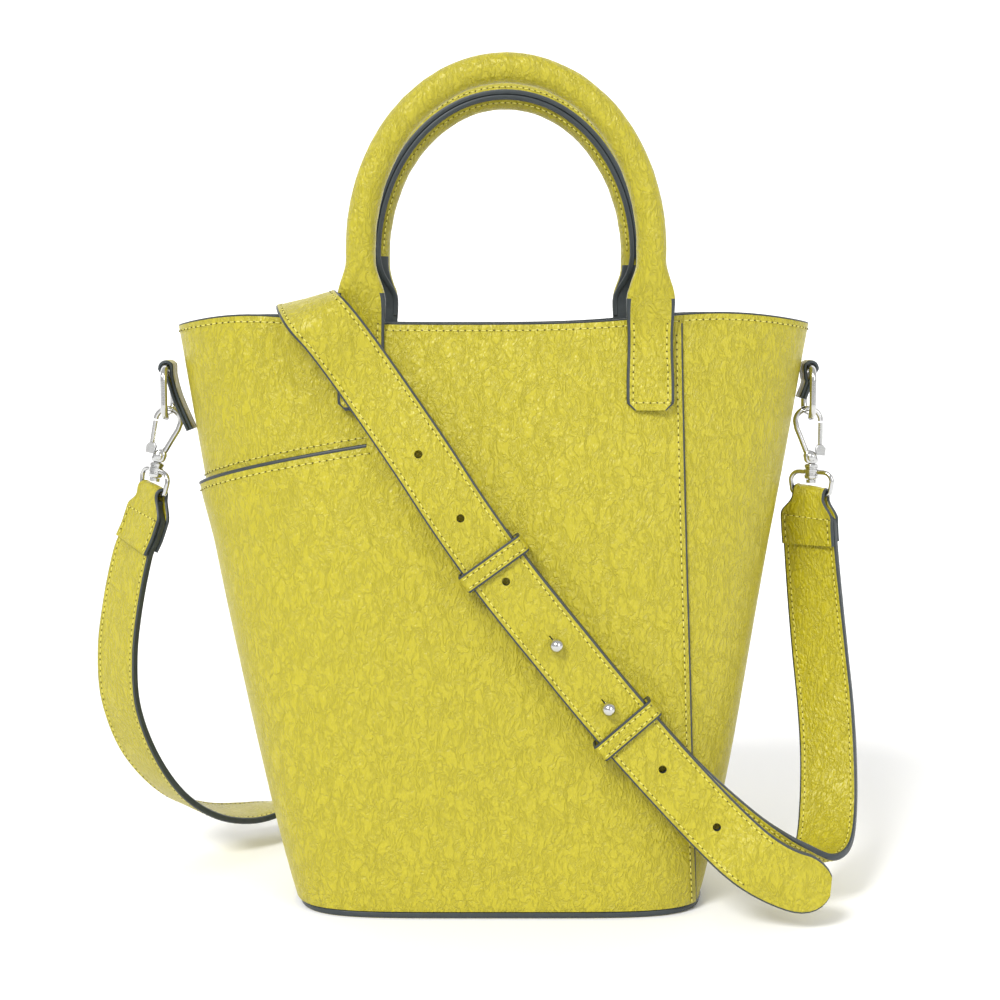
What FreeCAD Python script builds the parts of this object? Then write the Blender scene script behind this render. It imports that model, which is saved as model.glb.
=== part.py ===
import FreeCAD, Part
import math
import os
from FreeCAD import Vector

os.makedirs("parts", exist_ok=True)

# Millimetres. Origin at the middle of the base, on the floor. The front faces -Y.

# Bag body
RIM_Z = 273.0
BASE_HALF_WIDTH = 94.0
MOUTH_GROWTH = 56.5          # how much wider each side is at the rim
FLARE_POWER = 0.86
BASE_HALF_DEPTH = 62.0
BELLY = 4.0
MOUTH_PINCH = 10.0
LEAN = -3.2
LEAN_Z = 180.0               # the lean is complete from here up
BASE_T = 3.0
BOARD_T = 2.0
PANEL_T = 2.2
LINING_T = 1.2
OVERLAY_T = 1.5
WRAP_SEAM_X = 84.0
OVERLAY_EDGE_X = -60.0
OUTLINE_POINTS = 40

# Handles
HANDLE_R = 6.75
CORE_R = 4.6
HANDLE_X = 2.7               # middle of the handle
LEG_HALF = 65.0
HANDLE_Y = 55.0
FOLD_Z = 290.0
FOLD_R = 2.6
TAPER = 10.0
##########
■ WHAT IS ASKED: Please set down all the data word for word.

■ OUTPUT FOR THIS EXERCISE:
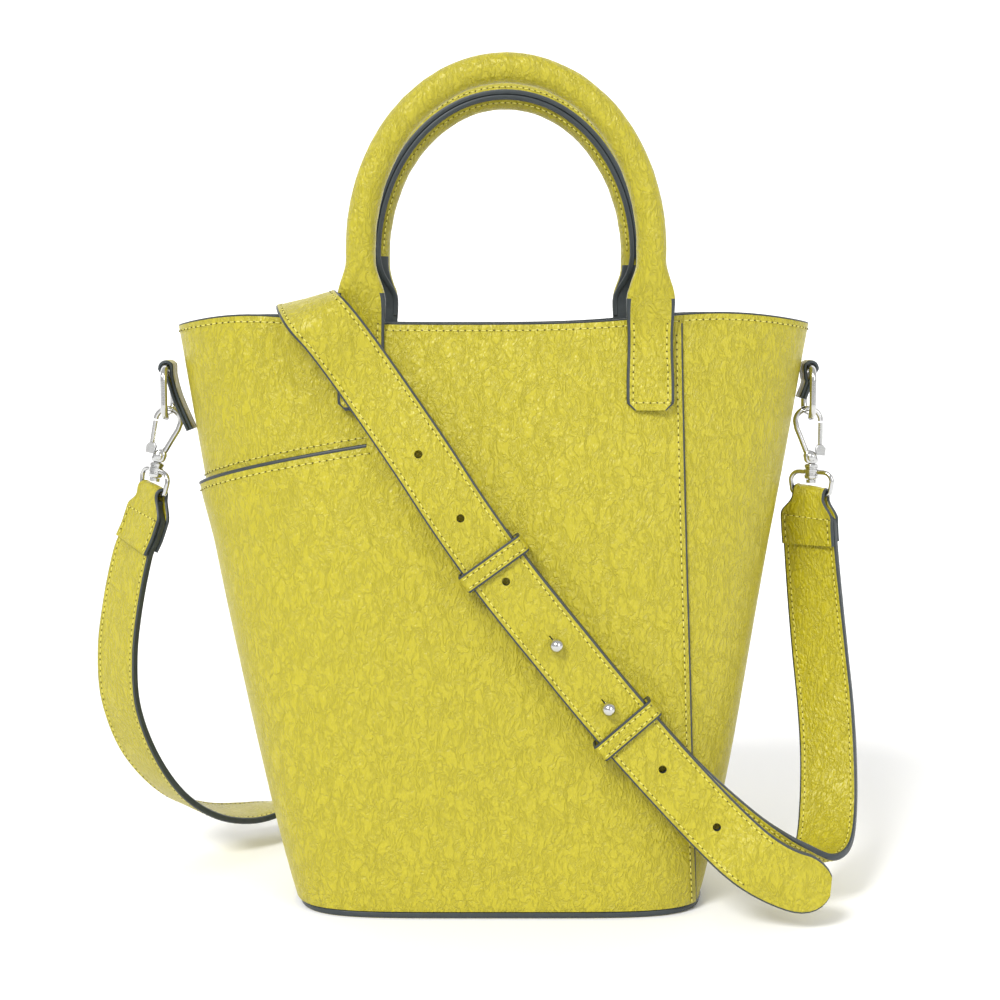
What FreeCAD Python script builds the parts of this object? Then write the Blender scene script behind this render. It imports that model, which is saved as model.glb.
=== part.py ===
import FreeCAD, Part
import math
import os
from FreeCAD import Vector

os.makedirs("parts", exist_ok=True)

# Millimetres. Origin at the middle of the base, on the floor. The front faces -Y.

# Bag body
RIM_Z = 273.0
BASE_HALF_WIDTH = 94.0
MOUTH_GROWTH = 56.5          # how much wider each side is at the rim
FLARE_POWER = 0.86
BASE_HALF_DEPTH = 62.0
BELLY = 4.0
MOUTH_PINCH = 10.0
LEAN = -3.2
LEAN_Z = 180.0               # the lean is complete from here up
BASE_T = 3.0
BOARD_T = 2.0
PANEL_T = 2.2
LINING_T = 1.2
OVERLAY_T = 1.5
WRAP_SEAM_X = 84.0
OVERLAY_EDGE_X = -60.0
OUTLINE_POINTS = 40

# Handles
HANDLE_R = 6.75
CORE_R = 4.6
HANDLE_X = 2.7               # middle of the handle
LEG_HALF = 65.0
HANDLE_Y = 55.0
FOLD_Z = 290.0
FOLD_R = 2.6
TAPER = 10.0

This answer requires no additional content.